Cuando de pequeños nos hablaban de los cementerios o íbamos con nuestros padres a rezar a los abuelos, no nos hacía demasiada gracia. Con el paso del tiempo, vemos en ellos un recuerdo del pasado, de aquellos que amaron y poblaron nuestro pueblo y dejaron su recuerdo inolvidable en todos nosotros.
En 1348 comienza la peste negra, la peste bubónica en Europa, producida por una pulga de las ratas que hizo que la población disminuyera en un tercio.
Se cree que en Castilla y León llegó en octubre de 1348 procedente del norte, vía Camino de Santiago, por el Oeste vía Portugal (procedente de intercambios por mar) y por el este, por Aragón. Se enterraba a los muertos con sus utensilios de comer, platos o jarras principalmente. Algunos de ellos, (procedentes de esa época o posterior), que llegué a ver como niña curiosa, deben encontrarse en algún museo particular de Barcelona, en un "periodo de restauración" que dura varias décadas. En muchos casos se les cubría de cal como desinfectante.
Los cánones conciliares consideraron los espacios junto a las iglesias, los "corrales", lugares habilitados para el enterramiento de los fieles, de esa manera se evitaba enterrarlos bajo las losas en las iglesias, aunque esos espacios se destinaban a personas del clero o de la nobleza, algo que en Turra no se produjo. Ese lugar existió en nuestro pueblo detrás de la sacristía, el primitivo cementerio, con unas escaleras por las que se accedía a la torre. De niños todos hemos subido (aunque estaba rodeado por una tapia y con una puerta estrecha) y podíamos tocar la campana "grande".

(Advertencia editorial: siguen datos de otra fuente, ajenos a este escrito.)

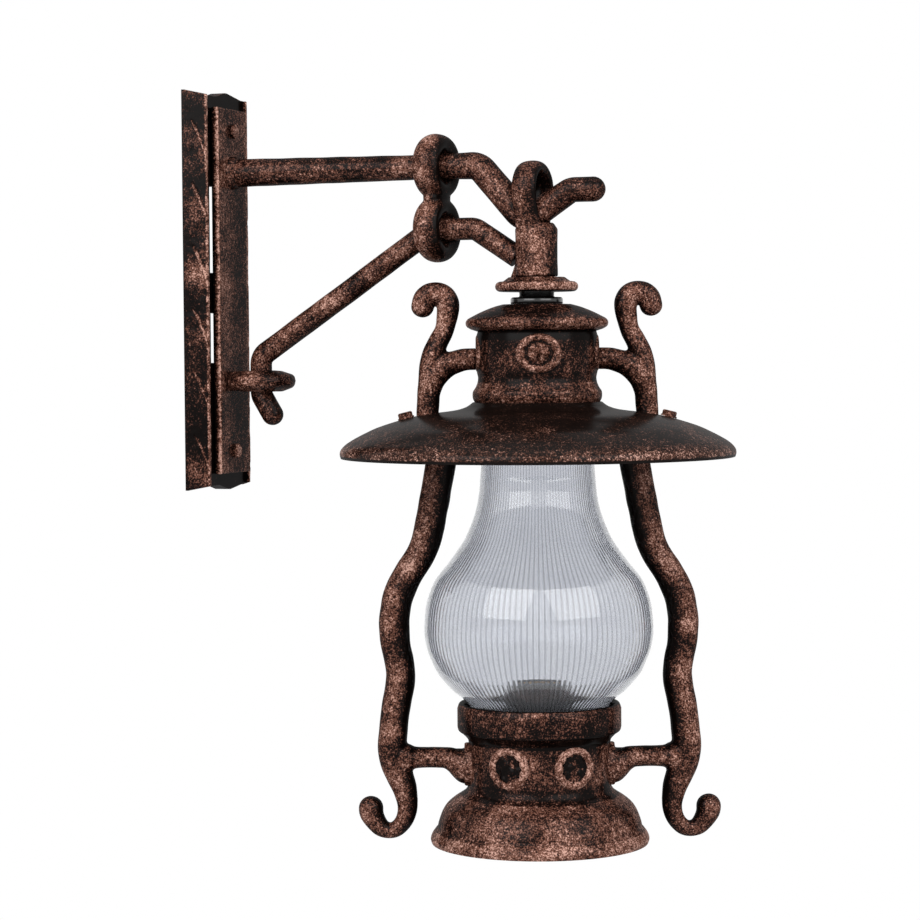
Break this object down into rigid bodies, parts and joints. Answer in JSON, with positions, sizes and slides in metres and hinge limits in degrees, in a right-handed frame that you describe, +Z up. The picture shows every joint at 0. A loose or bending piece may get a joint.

En la segunda mitad del siglo XVIII, Carlos III, ordena la construcción de cementerios en lugares ventilados, alejados de la población, en suelos permeables, por pura salubridad. Me imagino que en los pueblos esta medida no se llevó a cabo por el coste económico que suponía y por una tradición respetada por todos.
Pero por Real Orden de 28 de junio de 1804, se insiste en esas construcciones, llamándolos "camposantos".
El obispo de Salamanca don Antonio Tavira y Almazán, en la primera década del siglo XIX, construye el primer camposanto en Salamanca. Imagino que este obispo ordenaría en toda su diócesis seguir su ejemplo durante un periodo más o menos largo.
Estos camposantos estaban rodeados por un muro, con una cruz en el centro y otra sobre la puerta de entrada. Así podemos verlo en el cementerio de Turra. En este cementerio se hizo una pequeña habitación aneja que contenía una mesa de piedra para autopsias o simplemente para preparar el cadáver para ser enterrado. Hoy no existe.
Con la restauración de la iglesia de San Juan de Turra, desapareció el cementerio, se trasladaron los huesos al actual y desapareció la sacristía donde nos daba catequesis para la preparación de la comunión don Dionisio. Esta sacristía tenía dos puertas, una con acceso desde la calle y la otra, mayor, desde la iglesia en la pared de la derecha.
A la derecha de la puerta de entrada a la iglesia había una enredadera, la "pasionaria" con una flor muy bonita. Todo esto desapareció en las sucesivas reformas de la iglesia.
En el nuevo cementerio, están enterrados nuestros seres queridos, cuyas voces resuenan en nuestros corazones con aquella alegría que les caracterizaba, pero también hay tumbas que ya no se reconocen, sin lápida ni estela funeraria, como la del gran maestro de este pueblo, don Lorenzo Rogado que marcó el futuro de nuestros padres y que merece un relato especial.